Notwithstanding some deceleration in growth across several non-petroleum activities, the non-petroleum sector is gradually evolving as the key force for ensuring sustainable growth in the Sultanate.
The dedicated programs under the diversification plan “Tanfeedh” along with other initiatives to improve the business environment are yielding encouraging results and fostering traction in the non-hydrocarbon sector.
The Ninth and final 5-year Development Plan under Vision 2020 continues to emphasise more diversified economic activities to insulate the economy from external shocks. The government also undertook some important policy measures during 2018, viz. establishment of a commercial arbitration center, the adoption of a new commercial companies’ law, and a further streamlining of licensing processes through Invest Easy in order to improve the business and investment climate and promote private sector-led growth in the Sultanate.
With regard to the inflationary situation, the headline inflation eased to 0.9 percent during 2018 from 1.6 percent in 2017. Although imported inflation remains the major determinant of inflation, domestic factors also played a role in affecting inflationary conditions in the Sultanate.
Headline Inflation in Oman during 2018 followed a contrary trend to global inflation as consumer inflation in both AEs and EMDEs is estimated to have increased. The subdued rise in non-fuel international commodity prices, appreciation in $ exchange rate, and muted domestic demand led to benign inflation in the Sultanate.
Oman’s Fiscal Deficit
On the fiscal front, the surge in oil prices provided required support to government revenues, while fiscal measures that were undertaken last year also continued to support the growth of non-oil revenue of the government. However, at the same time, government expenditure also increased noticeably in 2018 due to higher spending on oil & gas production, defence, subsidies and elevated interest payments.
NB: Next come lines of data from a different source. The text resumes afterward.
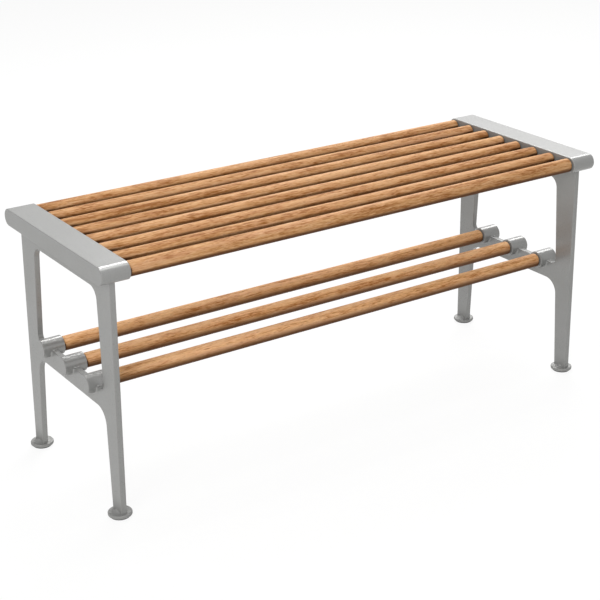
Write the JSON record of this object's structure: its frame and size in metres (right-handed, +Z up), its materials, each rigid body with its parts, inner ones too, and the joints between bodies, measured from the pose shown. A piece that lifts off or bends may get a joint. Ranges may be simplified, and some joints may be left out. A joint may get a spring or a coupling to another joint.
{
  "type": "slatted bench",
  "caption": "Low straight bench with a seat of round wooden rods and a shelf of wooden rods between cast metal end frames on round feet.",
  "frame": {"origin": "on the floor, under the middle of the bench", "axes": "+X along the bench, towards the right-hand end frame; -Y towards the front; +Z up"},
  "size_m": [1, 0.352, 0.433],
  "materials": {
    "oiled_wood": "oiled, satin",
    "cast_aluminium": "fine satin",
    "zinc_steel": "zinc plated",
    "black_plastic": "matte"
  },
  "bodies": {
    "root": {"seat_rod_1": "oiled_wood", "seat_rod_2": "oiled_wood", "seat_rod_3": "oiled_wood", "seat_rod_4": "oiled_wood", "seat_rod_5": "oiled_wood", "seat_rod_6": "oiled_wood", "seat_rod_7": "oiled_wood", "seat_rod_8": "oiled_wood", "shelf_rod_1": "oiled_wood", "shelf_rod_2": "oiled_wood", "shelf_rod_3": "oiled_wood", "end_frame_left": "cast_aluminium", "end_frame_right": "cast_aluminium", "seat_screw_left_1": "zinc_steel", "seat_screw_left_2": "zinc_steel", "seat_screw_left_3": "zinc_steel", "seat_screw_left_4": "zinc_steel", "seat_screw_left_5": "zinc_steel", "seat_screw_left_6": "zinc_steel", "seat_screw_left_7": "zinc_steel", "seat_screw_left_8": "zinc_steel", "shelf_screw_left_1": "zinc_steel", "shelf_screw_left_2": "zinc_steel", "shelf_screw_left_3": "zinc_steel", "seat_screw_right_1": "zinc_steel", "seat_screw_right_2": "zinc_steel", "seat_screw_right_3": "zinc_steel", "seat_screw_right_4": "zinc_steel", "seat_screw_right_5": "zinc_steel", "seat_screw_right_6": "zinc_steel", "seat_screw_right_7": "zinc_steel", "seat_screw_right_8": "zinc_steel", "shelf_screw_right_1": "zinc_steel", "shelf_screw_right_2": "zinc_steel", "shelf_screw_right_3": "zinc_steel", "glide_front_left": "black_plastic", "glide_back_left": "black_plastic", "glide_front_right": "black_plastic", "glide_back_right": "black_plastic"}
  },
  "joints": []
}
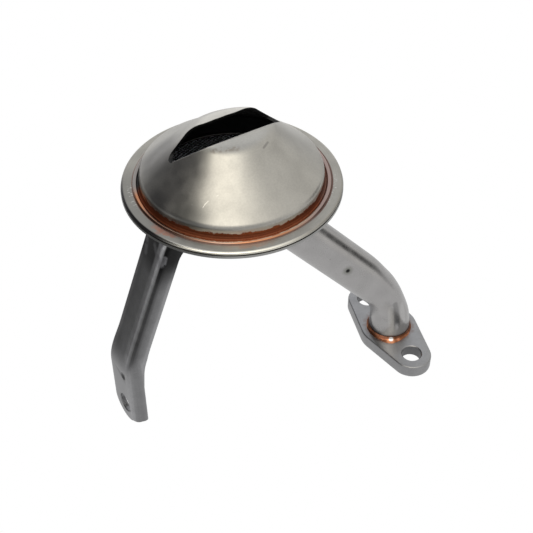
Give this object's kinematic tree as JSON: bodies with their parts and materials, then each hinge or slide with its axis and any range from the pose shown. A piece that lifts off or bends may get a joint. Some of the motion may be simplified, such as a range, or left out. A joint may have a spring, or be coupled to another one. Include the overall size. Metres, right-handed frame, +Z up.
{
  "type": "engine oil pickup tube with strainer",
  "caption": "Brazed steel oil pickup: a slotted bell strainer with a wire screen on a bent tube, with a two-bolt flange and a support bracket.",
  "frame": {"origin": "under the middle of the whole piece, on the surface that it stands on", "axes": "+Z up, along the foot of the tube and the axis of the strainer head; X nearly along the inlet slot, the bracket's bolt face looks to -X"},
  "size_m": [0.1382, 0.0974, 0.1313],
  "materials": {
    "cover_steel": "satin, slightly warm",
    "rim_steel": "satin with turning marks",
    "body_steel": "satin",
    "screen_wire": "fine woven wire",
    "tube_steel": "smooth satin",
    "flange_steel": "flat satin",
    "bracket_steel": "dull satin",
    "braze_copper": "bare furnace-brazed copper"
  },
  "bodies": {
    "root": {"inlet_cover": "cover_steel", "rim_ring": "rim_steel", "strainer_body": "body_steel", "screen_mesh": "screen_wire", "screen_ring": "body_steel", "pickup_tube": "tube_steel", "mounting_flange": "flange_steel", "support_bracket": "bracket_steel", "cover_braze": "braze_copper", "flange_braze": "braze_copper", "tube_braze": "braze_copper", "bracket_braze": "braze_copper"}
  },
  "joints": []
}
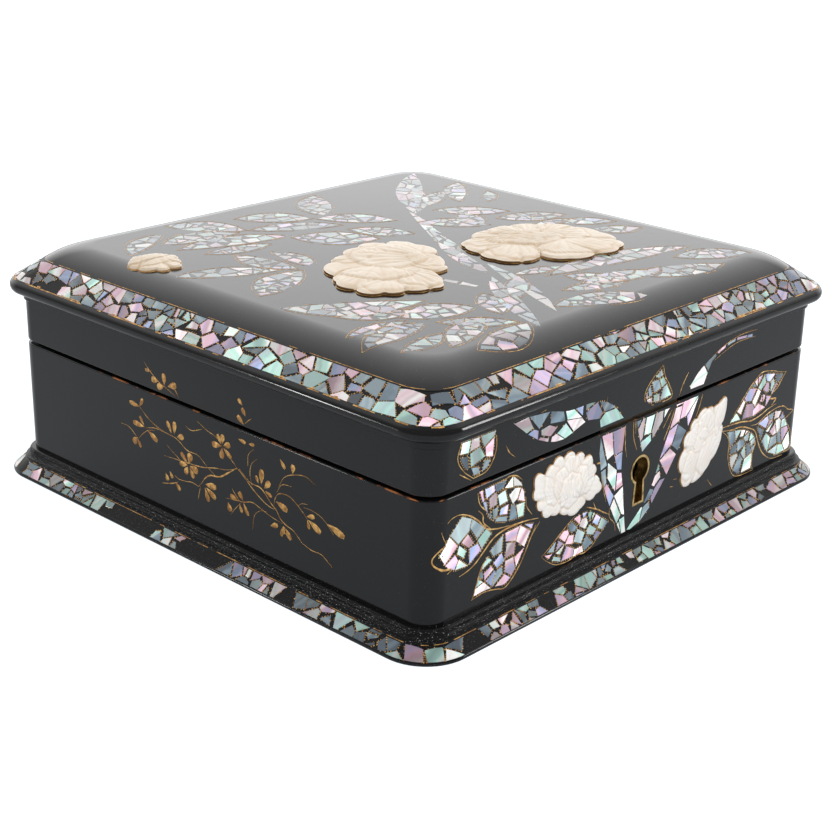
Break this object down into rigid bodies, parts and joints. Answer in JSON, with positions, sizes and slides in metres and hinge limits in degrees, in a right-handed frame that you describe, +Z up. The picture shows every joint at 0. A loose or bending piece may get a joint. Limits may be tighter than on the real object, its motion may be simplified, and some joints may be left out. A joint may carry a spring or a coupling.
{
  "type": "inlaid lacquer box",
  "caption": "Square black-lacquered keepsake box with a flared plinth, an overhanging moulded hinged lid, shell mosaic bands and leaves, and carved shell flowers.",
  "frame": {"origin": "middle of the footprint, on the surface the box stands on", "axes": "+Z up, the keyhole faces -Y, the hinges are at +Y, +X is to the right seen from the front"},
  "size_m": [0.2488, 0.2468, 0.0993],
  "materials": {
    "lacquer": "black gloss lacquer over wood, worn brown at the arrises",
    "wood": "plain unlacquered softwood",
    "abalone": "polished abalone shell mosaic, iridescent blue-grey, mint and pink",
    "carved_shell_cream": "carved shell, warm cream, semi-matt",
    "carved_shell_white": "carved mother-of-pearl, pearly white, satin",
    "brass": "aged polished brass",
    "silk": "faded crimson silk velvet over card"
  },
  "bodies": {
    "base": {"plinth_front": "lacquer", "plinth_back": "lacquer", "plinth_left": "lacquer", "plinth_right": "lacquer", "plinth_shell_front": "abalone", "plinth_shell_back": "abalone", "plinth_shell_left": "abalone", "plinth_shell_right": "abalone", "bottom_board": "wood", "base_wall_front": "lacquer", "base_wall_back": "lacquer", "base_wall_left": "lacquer", "base_wall_right": "lacquer", "base_lining_floor": "silk", "base_lining_front": "silk", "base_lining_back": "silk", "base_lining_left": "silk", "base_lining_right": "silk", "front_shell_leaves": "abalone", "front_peony": "carved_shell_white", "front_blossom": "carved_shell_white", "escutcheon": "brass", "lock_case": "brass", "lock_cap": "brass", "lock_pin": "brass", "lock_screws": "brass", "hinge_base_leaf_left": "brass", "hinge_base_leaf_right": "brass", "hinge_pins": "brass", "hinge_base_screws": "brass"},
    "lid": {"lid_wall_front": "lacquer", "lid_wall_back": "lacquer", "lid_wall_left": "lacquer", "lid_wall_right": "lacquer", "lid_rim_front": "lacquer", "lid_rim_back": "lacquer", "lid_rim_left": "lacquer", "lid_rim_right": "lacquer", "lid_shell_front": "abalone", "lid_shell_back": "abalone", "lid_shell_left": "abalone", "lid_shell_right": "abalone", "lid_board": "lacquer", "top_shell_leaves": "abalone", "lid_shell_leaves": "abalone", "top_peony_left": "carved_shell_cream", "top_peony_right": "carved_shell_cream", "top_bud": "carved_shell_cream", "lid_lining_front": "silk", "lid_lining_back": "silk", "lid_lining_left": "silk", "lid_lining_right": "silk", "lid_pad": "silk", "link_plate": "brass", "link_screws": "brass", "hinge_lid_leaf_left": "brass", "hinge_lid_leaf_right": "brass", "hinge_lid_screws": "brass"},
    "bolt": {"lock_bolt": "brass"}
  },
  "joints": [
    {"name": "lid_hinge", "type": "hinge", "parent": "base", "child": "lid", "pos_m": [0, 0.1164, 0.0562], "axis": [-1, 0, 0], "range_deg": [0, 100]},
    {"name": "lock_throw", "type": "slide", "parent": "base", "child": "bolt", "axis": [1, 0, 0], "range_m": [0, 0.0035]}
  ]
}
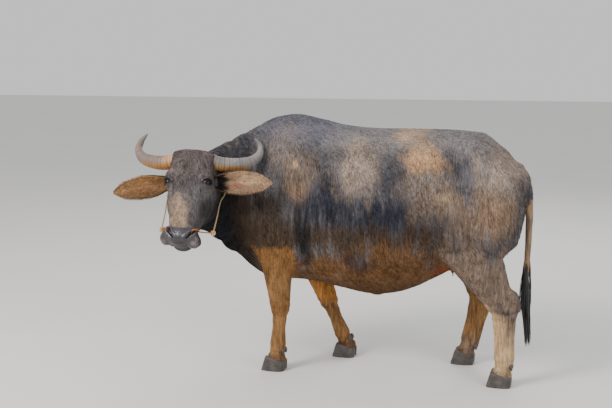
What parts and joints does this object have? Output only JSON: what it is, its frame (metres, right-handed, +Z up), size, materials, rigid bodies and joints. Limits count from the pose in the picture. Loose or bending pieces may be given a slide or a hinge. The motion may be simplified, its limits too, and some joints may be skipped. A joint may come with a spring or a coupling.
{
  "type": "water buffalo",
  "caption": "Life-size still model of a standing water buffalo cow with her head turned to her left, curved horns, drooping tail and a thin rope through the nose and behind the horns.",
  "frame": {"origin": "centre of the whole animal's bounding box at ground level", "axes": "+Z up, -X the way the body faces, -Y the animal's left side"},
  "size_m": [2.0132, 0.9536, 1.2788],
  "materials": {
    "hide": "dusty slate-brown hide with sparse hair, roughness 0.85",
    "leg": "tan hide of the lower legs, roughness 0.88",
    "switch": "coarse black tail hair",
    "udder": "bare pinkish skin",
    "ear": "peach and tan ear hair over hide",
    "eye": "wet black eye",
    "horn": "grey-cream ridged horn",
    "hoof": "dark hoof horn",
    "rope": "thin twisted rope"
  },
  "bodies": {
    "root": {"torso": "hide", "neck": "hide", "head": "hide", "foreleg_left": "leg", "foreleg_right": "leg", "hindleg_left": "leg", "hindleg_right": "leg", "eye_left": "eye", "horn_left": "horn", "ear_left": "ear", "eye_right": "eye", "horn_right": "horn", "ear_right": "ear", "claw_foreleg_left_inner": "hoof", "dewclaw_foreleg_left_inner": "hoof", "claw_foreleg_left_outer": "hoof", "dewclaw_foreleg_left_outer": "hoof", "claw_foreleg_right_inner": "hoof", "dewclaw_foreleg_right_inner": "hoof", "claw_foreleg_right_outer": "hoof", "dewclaw_foreleg_right_outer": "hoof", "claw_hindleg_left_inner": "hoof", "dewclaw_hindleg_left_inner": "hoof", "claw_hindleg_left_outer": "hoof", "dewclaw_hindleg_left_outer": "hoof", "claw_hindleg_right_inner": "hoof", "dewclaw_hindleg_right_inner": "hoof", "claw_hindleg_right_outer": "hoof", "dewclaw_hindleg_right_outer": "hoof", "tail_root": "hide", "tail_shaft": "hide", "tail_switch": "switch", "udder": "udder", "rope_knot_left": "rope", "nose_rope_left": "rope", "rope_knot_right": "rope", "nose_rope_right": "rope", "head_rope": "rope"}
  },
  "joints": []
}
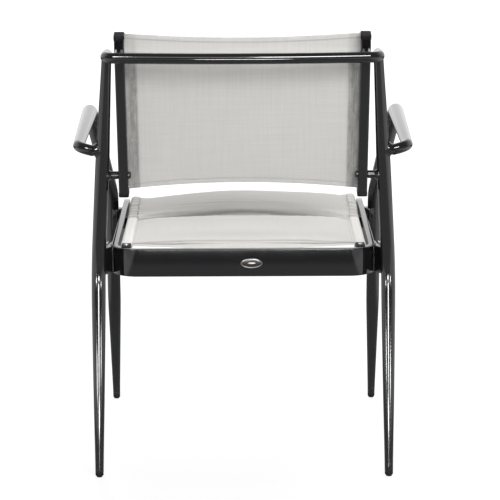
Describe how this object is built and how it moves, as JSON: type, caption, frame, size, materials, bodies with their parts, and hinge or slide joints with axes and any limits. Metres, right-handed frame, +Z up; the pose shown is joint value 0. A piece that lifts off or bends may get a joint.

The buoyant government revenues, however, led to a decline in overall fiscal deficit by about 30 percent to RO 2,649 million during 2018. In terms of budget outcome, the actual fiscal deficit overperformed the budget estimate by 11.7 percent, with much higher overshooting in the government revenue vis-à- vis the government expenditure.
The estimated fiscal deficit of RO 2,800 million in the 2019 budget assumes an average oil price at $ 58 per barrel. The government debt also increased to RO 14,492 million in 2018 (a jump of about 30 percent) – the debt to GDP ratio increased to 47.5 percent.
The burgeoning government debt level not only constraints the fiscal space but also raises sustainability concerns.
Turning to monetary conditions, the Federal Reserve raised the policy rate four times during 2018, each by 25 basis points, which were automatically transmitted to Omani monetary conditions due to the currency peg arrangement. Consequently, interest rates on both deposits and lending increased in Oman.
Nonetheless, both credit and deposits maintained reasonable growth of 6.4 percent and 7.8 percent, respectively during the year, consistent with expanding nonoil economic activities.
The broad money supply expanded by 8.3 percent– the quasi money expanded by 12.1 percent while narrow money (M1) declined marginally by 0.2 percent. Although local currency deposits also increased, a steep jump in quasi-money during 2018 was attributed mainly to a large increase in foreign currency deposits.
As the monetary base shrank, the money multiplier improved to 5.7 in 2018 from 5.0 during the previous year.
With regard to the health of banking sector and quality of assets, the position remained resilient and strong, despite early signs of some vulnerability on the back of slowing real sector.
The CBO continued with the gradual implementation of Basel III norms including capital conservation buffer to strengthen the banking sector.
Consequently, the banks remained adequately capitalized as their Capital Adequacy Ratio (CAR) stood at 17.9 percent by the end of December 2018, significantly higher than mandated by CBO at 12.875 percent. The banks in the GCC region generally maintain sufficiently higher CAR to deal with ramifications of volatile oil prices.
The quality of loans did not deteriorate much as the gross nonperforming loans (NPLs) of conventional banks stood at 2.7 percent in December 2018 (net NPLs stood at 0.9 percent).
The financial markets functioned smoothly during the year, albeit sluggish activities in some segments. The short term interest rates in the money market remained aligned and some improvement was noticed in the volume of domestic inter-bank call money market partly reflecting easing of regulation pertaining to lending ratio. The activities in equity markets were subdued and the Muscat Securities Market Index (MSM-30) closed lower by about 15 percent at the end of 2018.
The liquidity in both equity and bonds segments of the capital market also dropped during 2018. As the surge in oil prices improved foreign currency liquidity, the foreign exchange market functioned without any pressure during 2018.
Oman’s external account also witnessed a significant improvement during 2018 backed by a steep recovery in oil prices, buoyant non-oil exports, and decline in merchandise imports. The current account deficit (CAD) narrowed to RO 1,671 million during 2018 from RO 4,222 million in 2017.
The net financial & capital inflows were higher than CAD, resulting in an overall balance of payments surplus. Consequently, total net foreign assets (CBO and SGRF together) increased by RO 990 million, alleviating pressure on the adequacy of external buffers.
Imports cover of CBO’s net foreign assets increased to 7.4 months from 6.3 months a year ago.